Miles de franceses rindieron ayer en Notre Dame un homenaje de Estado al comandante Jacques Cousteau, muerto a los 87 años. En su responso, el cardenal Lustinger, arzobispo de París, dijo que el explorador fallecido que descubrió para el mundo el universo submarino ``fue un poeta que nos ayudó a mirar una parte inaccesible de la realidad''. En la misa estuvieron también presentes el abad Pierre, cruzado contra la pobreza, el cuerpo diplomático acreditado en la capital francesa, ¡ah!, y el presidente Chirac, quien hace un par de años ordenó, para dolor de cabeza del oceanógrafo fallecido, la realización de un gran Hiroshima para peces en el atolón de Mururoa.
A Cousteau se le criticó mucho, y tal vez con alguna razón, el haber convertido sus expediciones submarinas en una de las empresas más boyantes del mundo del video.
Además de Cousteau, Isaac Asimov y Carl Sagan --ya los tres están muertos-- incorporaron a la ciencia a la industria del entretenimiento. Pero ese maridaje acaso no esté del todo mal, si se piensa en lo glorioso que resulta compartir la teoría de la formación de los agujeros negros, las hipótesis sobre la herencia genética de los reptiles en nuestras actitudes básicas o la anatomía de los peces de las profundidades con un contador de El Cairo, una ama de casa de Santiago de Chile, o un vendedor de seguros del Distrito Federal.
Ironías de la historieta en que se ha convertido la historia: la caja idiota de los años sesenta sigue siendo hoy una sembradora incansable de mediocridad y chabacanería, pero también se ha vuelto una responsable principalísima de difundir en forma masiva eso que llaman cultura general y que, en su vertiente de arrecifes coralinos y peces abisales, debemos a Cousteau.
Cuando la superficie de la Luna quedó fuera del alcance de nuestras pantallas chicas debido a los recortes presupuestales en la NASA, Cousteau ofreció los fondos marinos como un nuevo territorio real, pero cargado de resonancias oníricas, para cientos de millones de mortales, un sitio al que podemos asomarnos sólo por la ventana de los videocasetes, un espacio de fuga para olvidar los pisotones en el microbús y un entorno propicio para achicar conflictos conyugales frente a la luz tenue de la tele.
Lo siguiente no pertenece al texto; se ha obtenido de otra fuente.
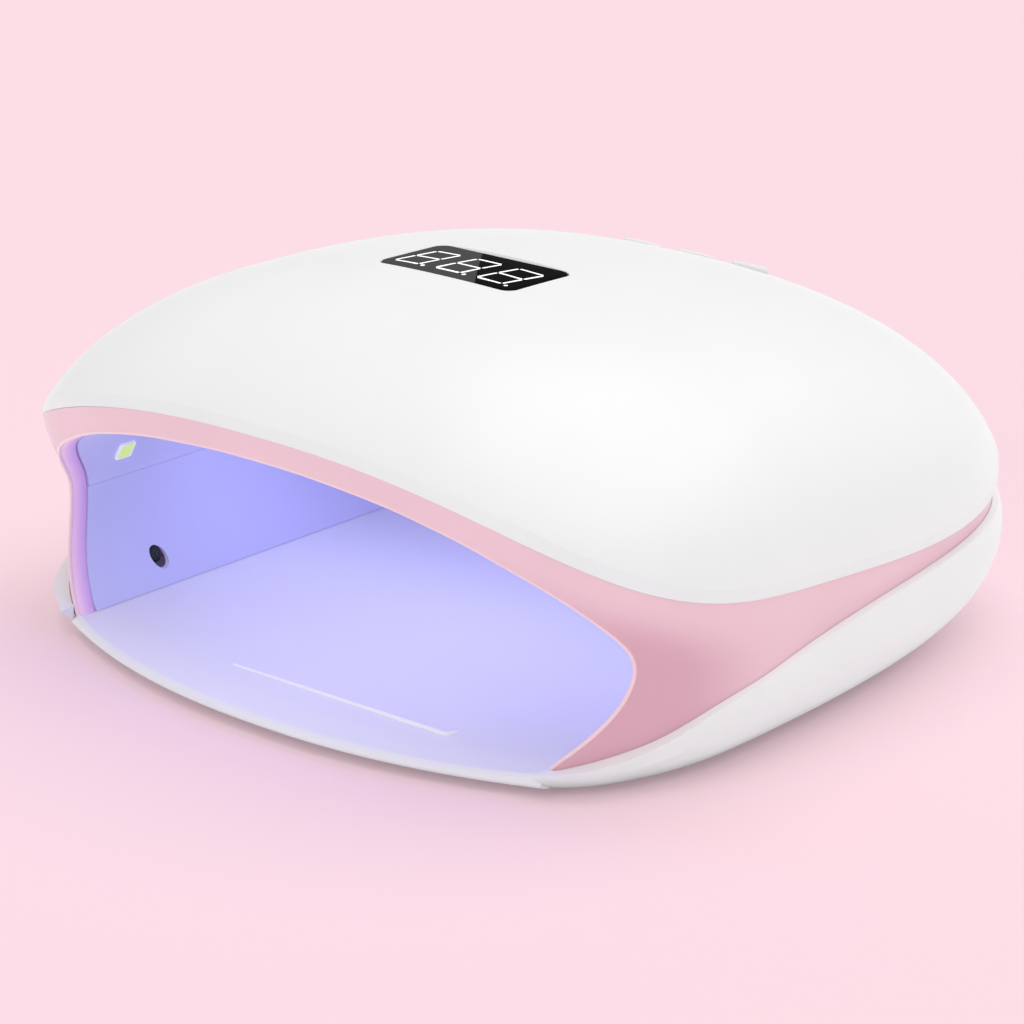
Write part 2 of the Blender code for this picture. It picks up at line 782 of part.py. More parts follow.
def lamps():
    number = 1
    for strip, spots in STRIPS.items():
        for y in spots:
            lamp(f"led_{number:02d}", strip, y)
            number += 1


def strip_boards():
    """One narrow metal-core board behind each row of lamps."""
    for strip, spots in STRIPS.items():
        near = min(spots) - 6.0
        far = max(spots) + 7.0
        board = box(f"led_board_{strip}", (-4.6, near, 2.9), (4.6, far, 4.1), "board_white")
        board.data.transform(lamp_frame(strip, 0.0))


# ---------------------------------------------------------------- display


def display():
    """Smoked window flush with the crown, over a module with three raised digits."""
    outline = rounded_outline(WINDOW_WIDTH, WINDOW_DEPTH, WINDOW_CORNER)
    rings = []
    for share, drop in ((0.35, 0), (0.7, 0), (0.96, 0), (1.0, 0.35), (1.0, WINDOW_THICK), (0.5, WINDOW_THICK)):
        ring = []
        for x, y in outline:
            px, py = x * share + WINDOW_X, y * share + WINDOW_Y
            ring.append((px, py, dome_z(px, py) + 0.1 - drop))
        rings.append(ring)
    crown = dome_z(0, WINDOW_Y) + 0.1
    capped_solid(
        "display_window",
        rings,
        (WINDOW_X, WINDOW_Y, crown),
        (WINDOW_X, WINDOW_Y, crown - WINDOW_THICK),
        "black_glass",
    )
    face = crown - WINDOW_THICK - 1.3
    half_w, half_d = 18.8, 8.6
    low = (-half_w, WINDOW_Y - half_d, face - 7.0)
    module = box("display_module", low, (half_w, WINDOW_Y + half_d, face), "digit_white")
    for place_x in (-12.0, 0.0, 12.0):
        for bar in digit_bars(place_x, WINDOW_Y, face):
            boolean(module, "UNION", bar)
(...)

Fue el Homero de su propio Odiseo, o al revés; a su manera, entonces, fue un rapsoda, un poeta de masas. Si sus universos húmedos y oscuros no son producto de la imaginación, merecerían serlo. No basta con que los remotísimos ancestros de los cuadrúpedos existan y pululen en la extensión oculta de la superficie terrestre: hace falta un juglar que recorra esos fondos y tienda, entre ellos y nosotros un puente de imágenes y palabras. Por eso, Cousteau fue un poeta del mar, antes que un pescador de perlas o un vendedor de videos, y ahora que ha fallecido un buen epitafio para él podría ser el texto en el que su compatriota mediterráneo Paul Valéry plasmó la asociación genial del mar y de la muerte: El cementerio marino.